Examples of critical-thinking interview questions
- Tell me about a time you had to make a decision with incomplete information. What did you do?
- During a live presentation to key stakeholders, you spot a mistake in your manager’s report, but your manager isn’t at the presentation. How do you handle this?
- Describe a time when you had to convince your manager to try a different approach to solve a problem.
- You’re working on a project and you struggle coming to an agreement with your team about your next step. What would you do to make sure you choose the right direction and get your co-workers onboard?
- What’s the best sales approach: increase prices to achieve higher revenues or decrease prices to improve customer satisfaction?
How to assess critical-thinking skills in interviews
- Use hypothetical scenarios and examples from candidates’ past experiences to understand their mindsets. An analytical way of thinking (comparing alternatives and weighing pros and cons) indicates people who make logical judgments.
- When problems arise, employees don’t always have ample time to design a detailed action plan. Opt for candidates who strike a balance between good and fast decision-making.

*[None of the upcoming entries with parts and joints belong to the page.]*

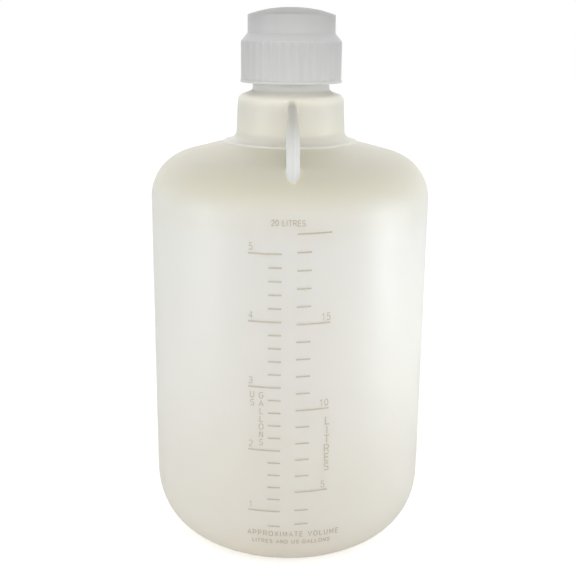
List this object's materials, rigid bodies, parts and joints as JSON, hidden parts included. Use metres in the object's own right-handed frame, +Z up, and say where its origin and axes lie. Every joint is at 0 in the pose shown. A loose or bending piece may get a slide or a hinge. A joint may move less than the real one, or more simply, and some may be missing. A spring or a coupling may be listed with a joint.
{
  "type": "reagent bottle",
  "caption": "Round moulded bottle with a threaded neck, strap handles between collar and shoulder, and a tall ribbed screw cap with a seal ring.",
  "frame": {"origin": "centre of the base, on the surface that the bottle stands on", "axes": "+Z up along the bottle's axis; -Y towards the front handle and the printed scales; +X to the right seen from the front"},
  "size_m": [0.284, 0.284, 0.546],
  "materials": {
    "natural_polyethylene": "translucent natural plastic, satin",
    "cap_polypropylene": "pale grey-white moulded plastic, satin",
    "seal_foam": "soft white foamed sealing ring"
  },
  "bodies": {
    "bottle": {"bottle": "natural_polyethylene"},
    "seal_ring": {"seal_ring": "seal_foam"},
    "screw_cap": {"screw_cap": "cap_polypropylene"}
  },
  "joints": [
    {"name": "cap_lift", "type": "slide", "parent": "bottle", "child": "seal_ring", "axis": [0, 0, 1], "range_m": [0, 0.056]},
    {"name": "cap_turn", "type": "hinge", "parent": "seal_ring", "child": "screw_cap", "pos_m": [0, 0, 0.5], "axis": [0, 0, 1], "range_deg": [0, 2520]}
  ],
  "couplings": [
    {"joint": "cap_lift", "follows": "cap_turn", "m_per_rad": 0.0012732}
  ]
}
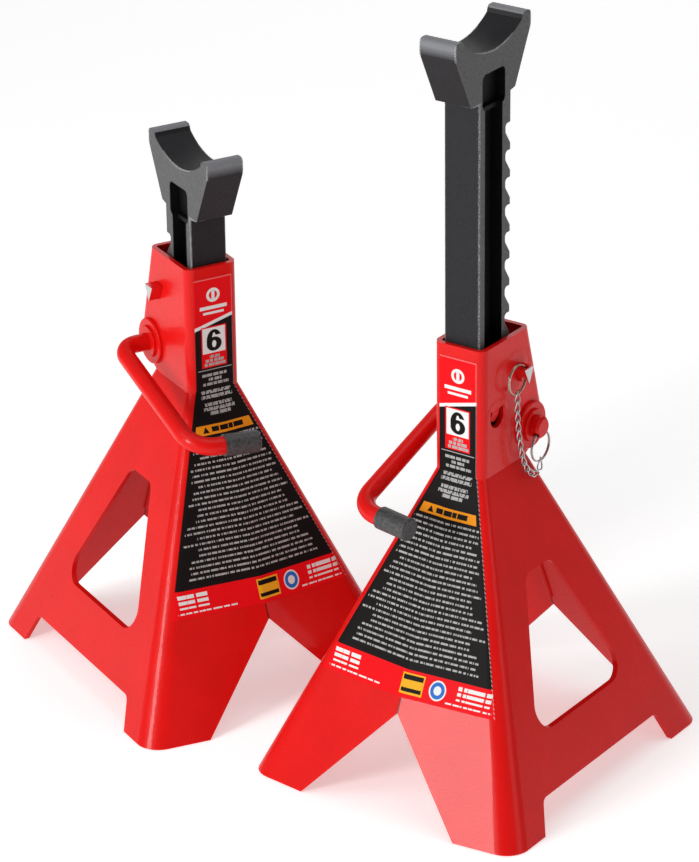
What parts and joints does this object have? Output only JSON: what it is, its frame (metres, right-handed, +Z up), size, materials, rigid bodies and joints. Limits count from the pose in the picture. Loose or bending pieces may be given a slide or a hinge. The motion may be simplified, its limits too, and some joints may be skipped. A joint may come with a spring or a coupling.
{
  "type": "axle jack stand pair",
  "caption": "Pair of pressed-steel ratchet jack stands: pyramid base, toothed column with round-trough saddle, pawl lever, three-sided lock pin on a chain.",
  "frame": {"origin": "on the floor, at the middle of the rectangle that the pair covers", "axes": "+Z up, -Y the side that the raised stand's label faces, +X towards the raised stand's right-hand side"},
  "size_m": [0.4978, 0.2872, 0.524],
  "materials": {
    "red_powder_coat": "gloss",
    "black_casting": "semi-gloss black paint on a casting",
    "dark_forging": "bare dark steel",
    "black_rubber": "satin",
    "nickel_wire": "bright plated",
    "printed_foil": "satin print"
  },
  "bodies": {
    "raised_base": {"raised_base_shell_left": "red_powder_coat", "raised_base_shell_right": "red_powder_coat", "raised_front_seam_weld": "red_powder_coat", "raised_rear_seam_weld": "red_powder_coat", "raised_front_label": "printed_foil", "raised_pivot_bush_left": "red_powder_coat", "raised_pivot_bush_right": "red_powder_coat", "raised_pivot_washer_left": "red_powder_coat", "raised_pivot_washer_right": "red_powder_coat", "raised_keeper_chain": "nickel_wire"},
    "raised_column": {"raised_ratchet_column": "black_casting"},
    "raised_lever": {"raised_lever_rod": "red_powder_coat", "raised_lever_grip": "black_rubber", "raised_shaft_end_collar": "red_powder_coat", "raised_pawl": "dark_forging", "raised_pawl_weld": "red_powder_coat", "raised_shaft_ring": "nickel_wire"},
    "raised_pin": {"raised_lock_pin": "red_powder_coat", "raised_pin_ring": "nickel_wire"},
    "lowered_base": {"lowered_base_shell_left": "red_powder_coat", "lowered_base_shell_right": "red_powder_coat", "lowered_front_seam_weld": "red_powder_coat", "lowered_rear_seam_weld": "red_powder_coat", "lowered_front_label": "printed_foil", "lowered_pivot_bush_left": "red_powder_coat", "lowered_pivot_bush_right": "red_powder_coat", "lowered_pivot_washer_left": "red_powder_coat", "lowered_pivot_washer_right": "red_powder_coat", "lowered_keeper_chain": "nickel_wire"},
    "lowered_column": {"lowered_ratchet_column": "black_casting"},
    "lowered_lever": {"lowered_lever_rod": "red_powder_coat", "lowered_lever_grip": "black_rubber", "lowered_shaft_end_collar": "red_powder_coat", "lowered_pawl": "dark_forging", "lowered_pawl_weld": "red_powder_coat", "lowered_shaft_ring": "nickel_wire"},
    "lowered_pin": {"lowered_lock_pin": "red_powder_coat", "lowered_pin_ring": "nickel_wire"}
  },
  "joints": [
    {"name": "raised_column_lift", "type": "slide", "parent": "raised_base", "child": "raised_column", "axis": [0, 0, 1], "range_m": [-0.133, 0.095]},
    {"name": "raised_lever_swing", "type": "hinge", "parent": "raised_base", "child": "raised_lever", "pos_m": [0.14095, 0.0238, 0.2345], "axis": [-1, 0, 0], "range_deg": [0, 30], "deforming": ["raised_keeper_chain"]},
    {"name": "raised_pin_pull", "type": "slide", "parent": "raised_base", "child": "raised_pin", "axis": [1, 0, 0], "range_m": [0, 0.05], "deforming": ["raised_keeper_chain"]},
    {"name": "lowered_column_lift", "type": "slide", "parent": "lowered_base", "child": "lowered_column", "axis": [0, 0, 1], "range_m": [0, 0.228]},
    {"name": "lowered_lever_swing", "type": "hinge", "parent": "lowered_base", "child": "lowered_lever", "pos_m": [-0.12888, 0.01399, 0.2345], "axis": [-0.4305, -0.9026, 0], "range_deg": [0, 30], "deforming": ["lowered_keeper_chain"]},
    {"name": "lowered_pin_pull", "type": "slide", "parent": "lowered_base", "child": "lowered_pin", "axis": [0.4305, 0.9026, 0], "range_m": [0, 0.05], "deforming": ["lowered_keeper_chain"]},
    {"name": "stand_spacing", "type": "slide", "parent": "raised_base", "child": "lowered_base", "axis": [-1, 0, 0], "range_m": [0, 0.2]}
  ]
}
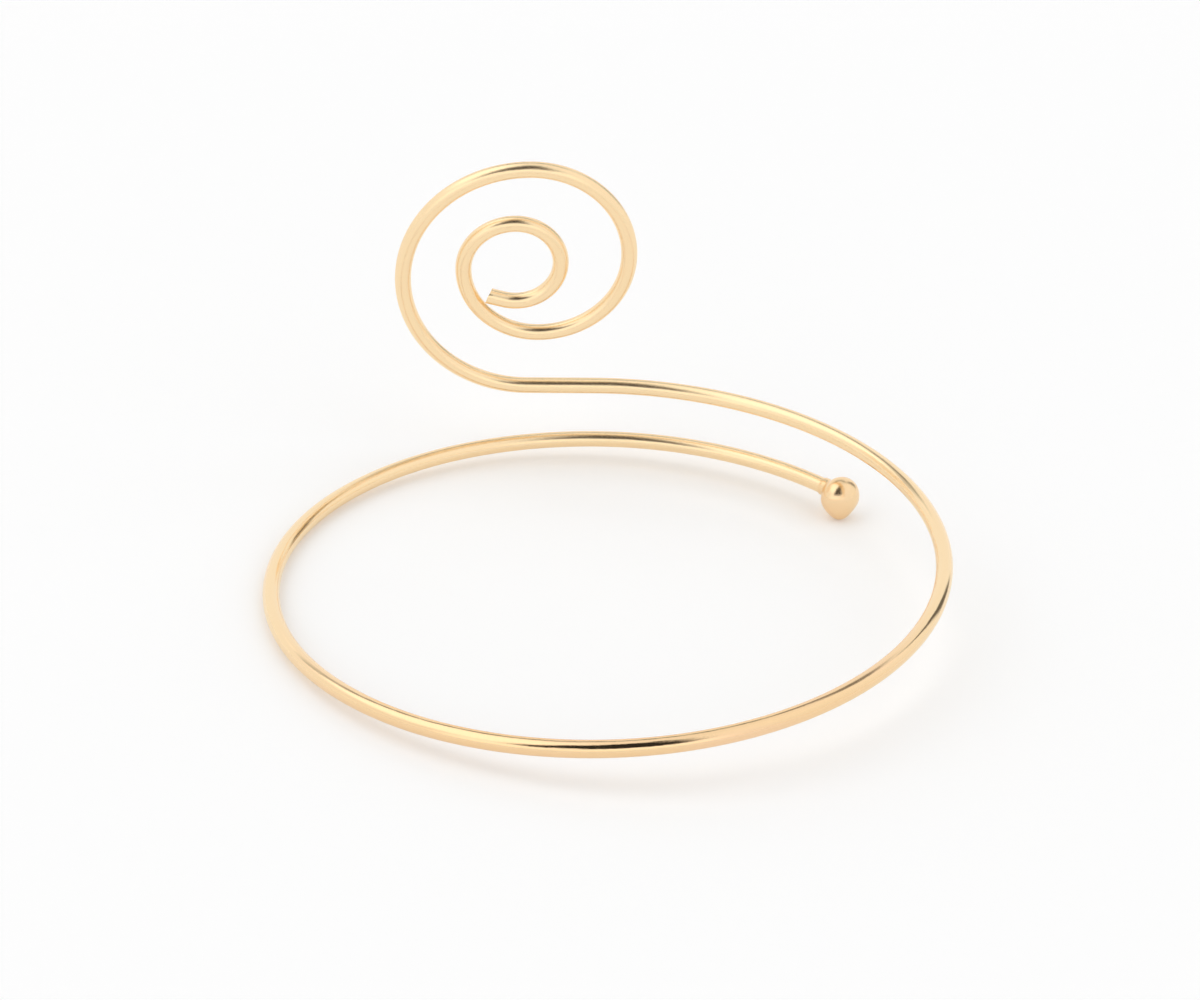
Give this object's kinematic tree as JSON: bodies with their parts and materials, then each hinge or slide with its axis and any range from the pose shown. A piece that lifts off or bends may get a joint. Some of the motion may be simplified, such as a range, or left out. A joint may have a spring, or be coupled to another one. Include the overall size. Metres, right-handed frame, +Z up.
{
  "type": "open spiral upper arm cuff",
  "caption": "Upper arm cuff of round polished wire: an open ring that climbs a little more than once round the arm, an upright flat scroll at one end and a small ball on the other.",
  "frame": {"origin": "on the floor under the middle of the cuff's box, as the cuff lies on its side", "axes": "+Z up from the floor, about 4 degrees from the ring's own axis; -Y towards the front, opposite the scroll; +X to the right, the ball's side"},
  "size_m": [0.0816, 0.0822, 0.0427],
  "materials": {
    "gold_wire": "brass, plated in pale champagne gold and polished, with fine lengthwise drawing lines",
    "gold_ball": "brass, plated in pale champagne gold and polished"
  },
  "bodies": {
    "root": {"arm_wire": "gold_wire", "ball_tip": "gold_ball"}
  },
  "joints": []
}
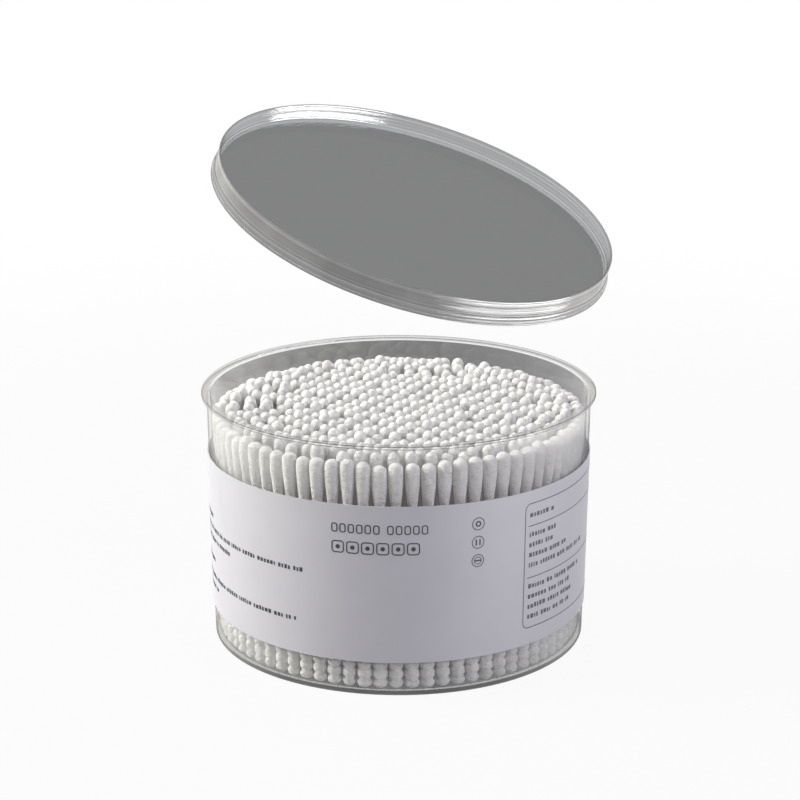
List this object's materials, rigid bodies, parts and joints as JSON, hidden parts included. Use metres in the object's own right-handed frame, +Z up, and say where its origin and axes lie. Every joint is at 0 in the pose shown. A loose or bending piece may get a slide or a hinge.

- Critical thinking requires questioning facts and the status quo. Look for candidates who have implemented new procedures or applied changes to processes in their past positions. These are signs of professionals who actively seek ways to improve how things get done, as opposed to taking the “this is how we always do it” approach.
- Candidates who are intrigued by solving problems are more likely to effectively manage challenges and stressful situations on the job. During your interview process, keep an eye out for candidates who show enthusiasm and don’t easily quit when faced with problems, even if they can’t immediately find solutions.
- They don’t fact-check. If you present candidates with a hypothetical problem and they don’t ask for clarifications, it’s a sign they take information for granted. A critical thinker should always research data for accuracy before relying on it.
- They make assumptions. Beyond taking things for granted, employees who make assumptions tend to jump to rushed and often biased conclusions. Look for candidates who use logical arguments to justify their decisions.
- They don’t answer. If they don’t at least try to solve the problem, they’ll probably keep procrastinating when something goes wrong or push their work onto to someone else. Asking for help when you face a challenge is more than acceptable, but avoiding problems reveals irresponsible employee behavior.
- They give you the obvious answer. Tricky questions are tricky for a reason. Candidates who go with the first answer that comes in mind are more likely to approach challenges superficially and avoid using critical-thinking skills to come up with the best solution.